As you inventory your current data protection solution, start by going back to the basics: SLAs (service level agreements). If you haven’t done so in a while, it’s time to re-evaluate and understand how your SLAs are tying back to your data protection schema. Here is how it’s done:

  • Ensure you have a complete understanding and inventory of the business’s current SLAs.
  • Map your business SLAs into applications and supporting infrastructure.
  • Define your application tiers, RPO (Recovery Point Objectives) and your RTO (Recovery Time Objectives).
  • Map your applications, and the resources behind them, into the appropriate application tier.
  • Define your application interdependencies to ensure that your recovery tasks are lined up to recover all infrastructure components needed to bring critical applications up.
  • Determine where your backup solution fits into your total protection or DR scheme. (Note: More often than not, if you have aggressive RTOs/RPOs for your Tier 0/1 applications, you are relying on some sort of replication as a first line of defense in the case of a major failure. Since a backup solution is typically only one piece of a total business continuity/disaster recovery strategy (along with some sort of replication), try to define the application tiers for which your backup solution is intended to be the primary means of recovery.)
  • Assess whether your current implementation of your data protection solution is meeting all of your SLAs.
  • If you aren’t effectively meeting SLAs, determine whether or not your current solution has the potential to meet them by utilizing it differently than you are today.
  • If not, it’s time for Step 2: exploring what data protection capabilities are available and right for your business and technology environment.

Step 2. Explore the Capabilities of Today’s Solutions

The essential core of effective data protection is a backup solution that offers rock-solid stability, scalability and fast recoverability alongside a cohesive DR workflow. However, to address rapid change and the complex challenges facing IT infrastructure today, data protection solutions can and do offer more, such as:

  • Intelligent backup – enabling automated, faster backup systems that reduce strain on the production infrastructure
  • Automation and integration – intelligent backup through integration with hypervisors and database workloads
  • Integration points into cloud providers – delivering access to cloud providers for lower cost offsite storage or utilizing the cloud for DR
  • Instant restore – ensuring a business is quickly back on its feet
  • Cost containment – reducing cost through intelligent deduplication
  • Simplicity – moving towards convergence of HW and SW to create a singular solution covering all facets of IT infrastructure and eliminating point solutions
  • Self-service – deploying VM admins and DBAs to manage backups and restore while still allowing control and visibility for the backup admin
  • Snapshot integration – rapidly protecting assets but also enabling backup and cataloging of those snapshots onto secondary storage
  • Data analytics – helping businesses manage data more efficiently by identifying stale and duplicate data to reduce unnecessary business costs
  • Simplified architecture – leveraging web-scale platforms that use building block methodology to enable powerful scalability in a more efficient, simplistic manner
  • Copy data management – utilizing backup images to quickly spin up space-optimized, golden copies, empower developers with data access and eliminate resource- and cost-draining multiple full copies of data

At this point in your data protection assessment, it’s important to determine which of these features are important to your business and which are nice to have. Not every solution will offer every capability so build a list of what you need, identify strong options and then move on to Step 3 where in-depth solution analysis is required.
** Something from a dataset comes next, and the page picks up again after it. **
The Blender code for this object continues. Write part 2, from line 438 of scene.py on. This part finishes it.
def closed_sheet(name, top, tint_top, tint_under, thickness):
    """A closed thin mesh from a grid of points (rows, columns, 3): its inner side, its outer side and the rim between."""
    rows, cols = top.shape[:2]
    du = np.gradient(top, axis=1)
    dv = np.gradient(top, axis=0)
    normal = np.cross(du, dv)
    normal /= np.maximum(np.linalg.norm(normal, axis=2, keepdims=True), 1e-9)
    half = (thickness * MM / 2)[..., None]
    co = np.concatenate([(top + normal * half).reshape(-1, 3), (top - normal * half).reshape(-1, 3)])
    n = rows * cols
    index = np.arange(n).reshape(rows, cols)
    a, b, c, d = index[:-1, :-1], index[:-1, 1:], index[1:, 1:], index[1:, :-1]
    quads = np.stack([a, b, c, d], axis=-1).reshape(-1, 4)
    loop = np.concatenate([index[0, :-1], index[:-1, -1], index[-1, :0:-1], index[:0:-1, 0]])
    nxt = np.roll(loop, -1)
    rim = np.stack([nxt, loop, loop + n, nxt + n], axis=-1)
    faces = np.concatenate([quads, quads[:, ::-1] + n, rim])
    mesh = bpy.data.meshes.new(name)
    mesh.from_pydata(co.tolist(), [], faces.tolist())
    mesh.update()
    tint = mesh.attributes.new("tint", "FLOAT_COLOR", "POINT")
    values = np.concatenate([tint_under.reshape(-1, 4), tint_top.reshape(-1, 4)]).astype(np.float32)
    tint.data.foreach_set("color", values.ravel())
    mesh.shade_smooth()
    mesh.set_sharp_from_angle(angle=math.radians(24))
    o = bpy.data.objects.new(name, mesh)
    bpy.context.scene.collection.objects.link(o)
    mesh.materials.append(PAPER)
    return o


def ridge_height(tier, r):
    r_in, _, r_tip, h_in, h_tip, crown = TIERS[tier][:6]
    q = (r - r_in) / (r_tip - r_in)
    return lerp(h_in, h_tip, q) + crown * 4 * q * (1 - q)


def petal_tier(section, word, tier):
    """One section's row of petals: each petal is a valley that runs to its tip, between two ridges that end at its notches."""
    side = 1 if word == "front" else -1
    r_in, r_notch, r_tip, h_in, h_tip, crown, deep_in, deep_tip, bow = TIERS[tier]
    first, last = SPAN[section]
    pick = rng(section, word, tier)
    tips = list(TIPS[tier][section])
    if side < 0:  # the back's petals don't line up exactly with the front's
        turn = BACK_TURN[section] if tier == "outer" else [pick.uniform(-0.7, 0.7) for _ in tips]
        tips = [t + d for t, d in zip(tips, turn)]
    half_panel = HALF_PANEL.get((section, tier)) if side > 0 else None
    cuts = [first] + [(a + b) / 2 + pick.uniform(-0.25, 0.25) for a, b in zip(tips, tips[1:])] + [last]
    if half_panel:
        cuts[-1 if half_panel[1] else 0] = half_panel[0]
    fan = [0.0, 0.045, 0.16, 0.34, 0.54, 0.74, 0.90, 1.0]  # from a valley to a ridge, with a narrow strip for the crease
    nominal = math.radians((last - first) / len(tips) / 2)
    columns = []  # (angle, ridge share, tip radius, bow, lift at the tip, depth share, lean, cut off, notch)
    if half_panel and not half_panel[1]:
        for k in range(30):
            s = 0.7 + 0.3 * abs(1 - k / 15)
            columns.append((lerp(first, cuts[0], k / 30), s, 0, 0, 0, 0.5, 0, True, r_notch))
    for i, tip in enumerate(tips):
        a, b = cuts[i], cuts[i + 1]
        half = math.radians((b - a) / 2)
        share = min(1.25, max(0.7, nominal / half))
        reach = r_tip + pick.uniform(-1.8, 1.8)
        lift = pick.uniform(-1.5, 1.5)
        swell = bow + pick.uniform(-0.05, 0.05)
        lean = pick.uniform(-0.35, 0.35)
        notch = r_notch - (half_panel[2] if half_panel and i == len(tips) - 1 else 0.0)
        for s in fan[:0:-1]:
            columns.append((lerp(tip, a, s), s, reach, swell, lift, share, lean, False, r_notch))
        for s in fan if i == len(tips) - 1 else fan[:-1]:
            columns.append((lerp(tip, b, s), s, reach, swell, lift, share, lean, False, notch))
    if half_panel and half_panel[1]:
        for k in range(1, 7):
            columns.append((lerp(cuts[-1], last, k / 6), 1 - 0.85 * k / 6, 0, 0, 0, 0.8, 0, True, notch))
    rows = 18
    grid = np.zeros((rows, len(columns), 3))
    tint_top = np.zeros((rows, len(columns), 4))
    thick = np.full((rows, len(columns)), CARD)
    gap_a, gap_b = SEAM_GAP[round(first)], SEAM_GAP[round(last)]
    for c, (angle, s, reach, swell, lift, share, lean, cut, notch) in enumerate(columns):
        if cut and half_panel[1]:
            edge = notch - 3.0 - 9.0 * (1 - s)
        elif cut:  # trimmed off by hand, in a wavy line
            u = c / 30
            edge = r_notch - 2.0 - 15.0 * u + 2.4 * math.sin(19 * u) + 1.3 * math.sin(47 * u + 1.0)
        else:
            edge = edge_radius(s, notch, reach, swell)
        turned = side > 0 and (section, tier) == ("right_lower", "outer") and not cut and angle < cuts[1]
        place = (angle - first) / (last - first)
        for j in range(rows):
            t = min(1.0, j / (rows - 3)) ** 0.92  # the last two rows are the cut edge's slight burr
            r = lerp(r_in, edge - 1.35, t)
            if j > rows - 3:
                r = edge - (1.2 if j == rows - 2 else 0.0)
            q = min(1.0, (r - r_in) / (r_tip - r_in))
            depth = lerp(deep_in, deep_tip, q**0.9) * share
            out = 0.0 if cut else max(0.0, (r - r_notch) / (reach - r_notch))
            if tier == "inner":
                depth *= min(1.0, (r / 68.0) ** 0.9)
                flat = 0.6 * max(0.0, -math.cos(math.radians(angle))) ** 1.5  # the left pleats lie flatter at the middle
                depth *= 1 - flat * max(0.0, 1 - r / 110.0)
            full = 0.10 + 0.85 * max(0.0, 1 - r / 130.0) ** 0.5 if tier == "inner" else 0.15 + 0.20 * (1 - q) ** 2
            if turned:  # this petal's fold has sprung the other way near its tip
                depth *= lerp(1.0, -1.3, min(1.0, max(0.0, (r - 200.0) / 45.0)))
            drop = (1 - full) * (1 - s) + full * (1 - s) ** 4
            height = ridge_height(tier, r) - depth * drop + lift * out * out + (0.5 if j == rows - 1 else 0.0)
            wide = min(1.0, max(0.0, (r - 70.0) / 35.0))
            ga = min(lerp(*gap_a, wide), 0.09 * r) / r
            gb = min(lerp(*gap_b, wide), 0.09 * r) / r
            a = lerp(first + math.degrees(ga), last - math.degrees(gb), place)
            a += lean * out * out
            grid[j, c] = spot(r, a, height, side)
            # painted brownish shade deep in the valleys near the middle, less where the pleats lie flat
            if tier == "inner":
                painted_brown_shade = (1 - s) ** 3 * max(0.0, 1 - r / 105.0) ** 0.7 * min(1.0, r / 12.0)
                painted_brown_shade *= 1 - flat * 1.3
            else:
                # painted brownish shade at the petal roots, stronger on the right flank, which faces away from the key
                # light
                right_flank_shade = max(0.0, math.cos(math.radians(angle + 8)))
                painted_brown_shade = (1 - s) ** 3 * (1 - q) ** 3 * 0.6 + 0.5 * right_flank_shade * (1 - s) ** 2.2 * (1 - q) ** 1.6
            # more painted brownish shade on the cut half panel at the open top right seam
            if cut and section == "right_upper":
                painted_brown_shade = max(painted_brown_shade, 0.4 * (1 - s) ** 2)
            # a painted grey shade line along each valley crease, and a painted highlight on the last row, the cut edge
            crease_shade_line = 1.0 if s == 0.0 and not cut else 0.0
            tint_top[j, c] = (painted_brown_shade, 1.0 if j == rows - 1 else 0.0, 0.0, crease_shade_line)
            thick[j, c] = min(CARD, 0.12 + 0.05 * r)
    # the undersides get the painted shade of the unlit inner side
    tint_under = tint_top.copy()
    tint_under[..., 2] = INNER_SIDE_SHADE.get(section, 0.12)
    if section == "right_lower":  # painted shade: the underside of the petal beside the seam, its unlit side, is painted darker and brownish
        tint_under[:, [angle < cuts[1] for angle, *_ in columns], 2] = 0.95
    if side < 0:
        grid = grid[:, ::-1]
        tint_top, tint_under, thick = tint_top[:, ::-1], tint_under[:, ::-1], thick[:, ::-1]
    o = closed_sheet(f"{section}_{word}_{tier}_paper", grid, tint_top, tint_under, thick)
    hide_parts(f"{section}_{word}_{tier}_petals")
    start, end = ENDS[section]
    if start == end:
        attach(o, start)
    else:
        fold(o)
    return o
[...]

Step 3. Analyze Specific Features in Depth    

Once you have determined the essential capabilities and features needed for your data protection solutions, it’s time to take the analysis even further. Again, core competencies such as stability, scalability, recoverability, and high availability should be at the very top of your list by default in evaluating a data protection solution. We won’t delve into those features further here, but they should definitely be vetted. Your list of additional features to investigate further will vary based on your business objectives; however, two areas we often see businesses exploring are automation and cloud.
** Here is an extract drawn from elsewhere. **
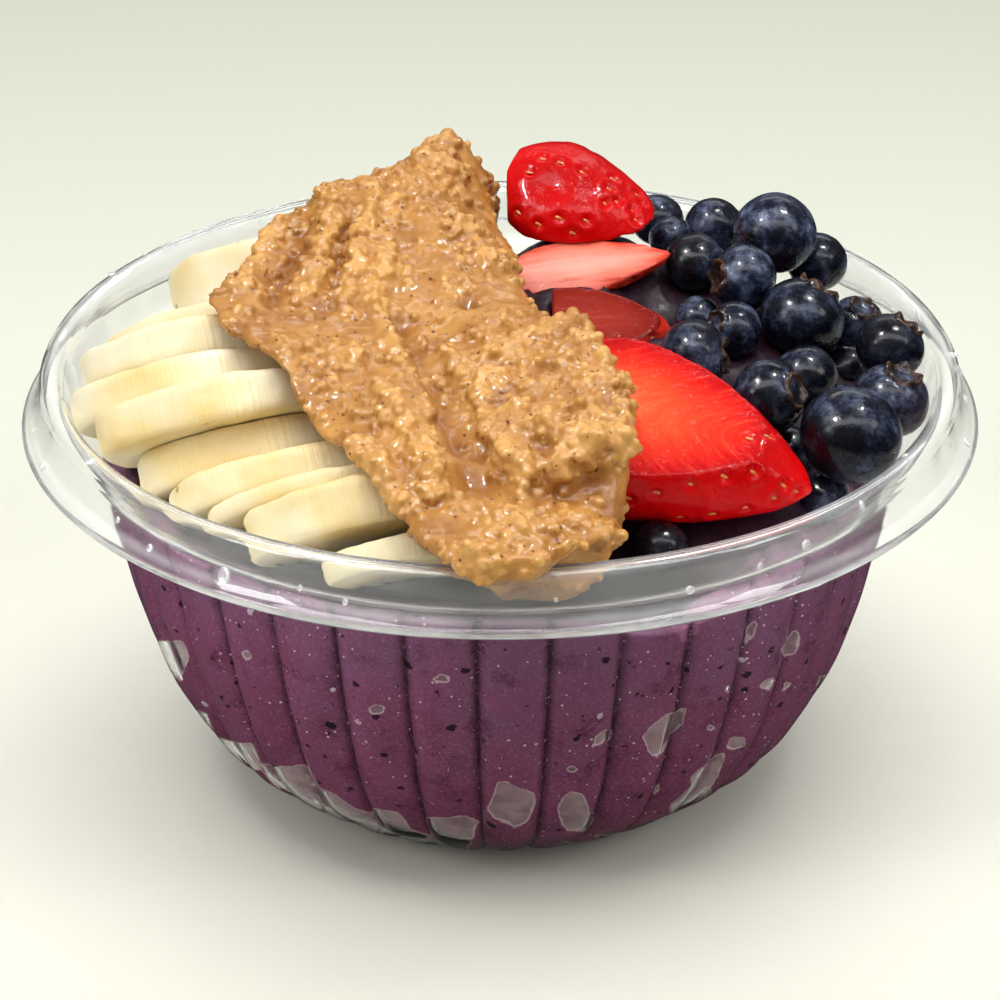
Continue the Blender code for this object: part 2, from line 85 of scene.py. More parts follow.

  • Automation considerations – For most solutions today, deep integration at the hypervisor layer is table stakes, which provides automated and efficient VM protection. Ensure you’re utilizing hypervisor-based backup methodologies, which will reduce strain on your infrastructure by:
    • Intelligently transferring only dedupe blocks that have changed
    • Reducing your administrative burden through automated discovery and protection of VMs
    • Improving recoverability by allowing you to instantly restore a whole VM or granularly restore an object or file within a VM
    • Getting you out of the game of putting an agent on each VM like you would a physical server

It’s also important for data protection solutions that are effectively stretching automation beyond just protecting VMs. Many solutions now are automating protection of databases like SQL and Oracle. Instead of having to manually ensure you’re placing new database instances in a protection policy, they utilize intelligence between the backup application and databases to automatically protect new instances. This will reduce risk and administrative burden at the same time.
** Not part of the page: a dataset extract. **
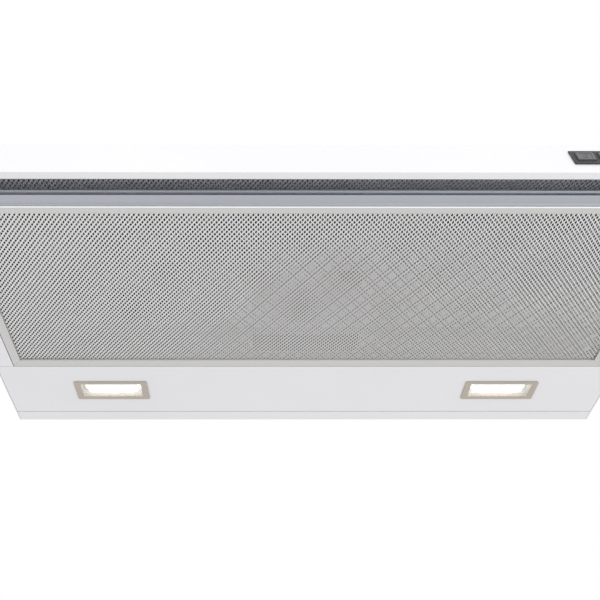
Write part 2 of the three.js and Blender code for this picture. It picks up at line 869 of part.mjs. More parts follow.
const capacitorRadius = 15;
const capacitor = group(hood, scrollHalf + 50, electricsY - 4 - capacitorRadius, boxTop - 100);
add(capacitor, "capacitor", rod("z", capacitorRadius, [0, 54], [0, 0], 28), 0xd8d8d4, 0.4);
function capacitorClip() {
  const band = cut(
    rod("z", capacitorRadius + fit + 1.5, [20, 34], [0, 0], 28),
    rod("z", capacitorRadius + fit, [19, 35], [0, 0], 28),
  );
  const foot = block(middle(10), [capacitorRadius + 1, capacitorRadius + 4], [20, 34]);
  return join(band, foot);
}
add(capacitor, "capacitor_clip", capacitorClip(), zinc, 0.4, 0.8);

export default hood;
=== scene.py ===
import json
import math
import bpy
from mathutils import Matrix, Vector


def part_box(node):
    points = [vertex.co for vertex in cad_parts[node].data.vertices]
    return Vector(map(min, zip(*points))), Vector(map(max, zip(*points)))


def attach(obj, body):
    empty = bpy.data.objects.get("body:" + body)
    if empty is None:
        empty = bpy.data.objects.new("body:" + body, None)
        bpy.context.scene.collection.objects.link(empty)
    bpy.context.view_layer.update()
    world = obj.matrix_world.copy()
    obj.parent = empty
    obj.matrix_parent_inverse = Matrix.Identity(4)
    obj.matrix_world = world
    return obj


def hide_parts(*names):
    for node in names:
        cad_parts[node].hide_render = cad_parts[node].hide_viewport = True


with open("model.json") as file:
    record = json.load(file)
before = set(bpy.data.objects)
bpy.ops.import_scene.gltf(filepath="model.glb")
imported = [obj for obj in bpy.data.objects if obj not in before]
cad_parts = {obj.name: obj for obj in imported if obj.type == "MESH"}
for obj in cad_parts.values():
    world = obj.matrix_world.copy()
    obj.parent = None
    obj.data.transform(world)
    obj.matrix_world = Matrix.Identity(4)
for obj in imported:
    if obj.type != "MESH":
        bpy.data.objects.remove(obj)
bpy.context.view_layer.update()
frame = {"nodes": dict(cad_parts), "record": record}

# ------------------------------------------------------------------ back panel
# One T-shaped steel sheet, stoved silver-white, 598 mm wide at the tray and 530 mm at the fan box.
# Its foot turns forward under the light panel. Long beads are pressed in to keep it from ringing,
# and it is spot-welded to the tray's sides and to the fan box.


class Wire:
    """A shader socket. Python's operators on it add Math nodes."""

    def __init__(self, tree, socket):
        self.tree = tree
        self.socket = socket

    def math(self, operation, first, second):
        node = self.tree.nodes.new("ShaderNodeMath")
        node.operation = operation
        for entry, value in zip(node.inputs, (first, second)):
            if isinstance(value, Wire):
                self.tree.links.new(value.socket, entry)
            else:
                entry.default_value = value
        return Wire(self.tree, node.outputs[0])

    def __add__(self, other):
        return self.math("ADD", self, other)

    def __radd__(self, other):
        return self.math("ADD", other, self)

    def __mul__(self, other):
        return self.math("MULTIPLY", self, other)

    def __rmul__(self, other):
        return self.math("MULTIPLY", other, self)


class Finish:
    """A procedural material: node() adds any node, and surface() closes it with the shader."""

    def __init__(self, name):
        self.material = bpy.data.materials.new(name)
        self.material.use_nodes = True
        self.tree = self.material.node_tree
        self.tree.nodes.clear()
        self.place = self.node("TexCoord", output="Object")

    def node(self, kind, inputs=None, output=0, stops=(), **settings):
        made = self.tree.nodes.new("ShaderNode" + kind)
        for setting, value in settings.items():
            setattr(made, setting, value)
        for index, (position, colour) in enumerate(stops):
            ramp = made.color_ramp.elements
            stop = ramp[index] if index < 2 else ramp.new(position)
            stop.position = position
            stop.color = colour
        for entry, value in (inputs or {}).items():
            if isinstance(value, Wire):
                self.tree.links.new(value.socket, made.inputs[entry])
            else:
                made.inputs[entry].default_value = value
        return Wire(self.tree, made.outputs[output]) if made.outputs else None

    def along(self, x, y, z):
        """The place with each axis stretched, for streaks."""
        return self.node("Mapping", {"Vector": self.place, "Scale": (x, y, z)})

    def noise(self, scale, detail=2.0, place=None):
        inputs = {"Vector": place or self.place, "Scale": scale, "Detail": detail}
        return self.node("TexNoise", inputs)

    def mix(self, share, first, second):
        return self.node("Mix", {0: share, 6: first, 7: second}, output=2, data_type="RGBA")

    def surface(self, values, relief=None, strength=0.3, depth=0.0002):
        shader = self.node("BsdfPrincipled", values)
        if relief is not None:
            bump = {"Height": relief, "Strength": strength, "Distance": depth}
            normal = self.node("Bump", bump)
            self.tree.links.new(normal.socket, shader.socket.node.inputs["Normal"])
        self.node("OutputMaterial", {"Surface": shader})
        return self.material


def stoved_white():
    """Stoved polyester powder: a fine orange peel over a silver-white ground."""
    paint = Finish("stoved_white")
    cloud = paint.noise(9.0)
    colour = paint.mix(cloud, (0.73, 0.73, 0.75, 1), (0.77, 0.77, 0.785, 1))
    peel = paint.noise(620.0, 3.0)
    values = {
        "Base Color": colour,
        "Roughness": 0.30 + 0.10 * peel,
        "Coat Weight": 0.12,
        "Coat Roughness": 0.2,
    }
    return paint.surface(values, peel, 0.12)


white = stoved_white()
nodes = frame["nodes"]
bodies = frame["record"]["behaviour"]["bodies"]
body_of_node = {node: body for body, members in bodies.items() for node in members}


def only(*pieces):
    """Selects these objects and nothing else, with the first one active."""
    bpy.ops.object.select_all(action="DESELECT")
    for piece in pieces:
        piece.select_set(True)
    bpy.context.view_layer.objects.active = pieces[0]
    return pieces[0]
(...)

  • Cloud considerations – Most companies are looking to utilize the cloud in some fashion, whether public, private or hybrid. If that is the case for your business, make sure your data protection solution integrates well with the providers you’re looking to utilize and the way you’re looking to use the cloud. If you’re looking to utilize the cloud as a place for your secondary copies of data offsite, make sure your solution has the appropriate plugins to utilize cloud storage effectively (space optimized) and intelligently (send only changed blocks to the cloud). If you’re actually running workloads “in” the cloud, that operation needs to be protected as well. Choose a data protection solution that can effectively protect your cloud workloads.

When it comes to leveraging the cloud as a secondary DR site, it’s important that you understand not only how a solution gets data up to the cloud but also what the recovery scenario looks like once in the cloud. It’s critical to investigate how the solution effectively handles restoring VMs into the cloud to run your workload in a DR scenario and how you convert back to running on premise.

Protection Is Complex, but Critical

Data protection is complicated, but for very good reasons. At some point, every business will have a loss or corruption of data, a ransomware incident, or an infrastructure mishap that could drastically effect operations and productivity. Data protection is not a costly insurance policy that doesn’t really “give back.” It’s an essential operational tool of the digital age and one you must select and implement with care. The work you do today is essential to creating a data protection solution that can support your business as it races into tomorrow.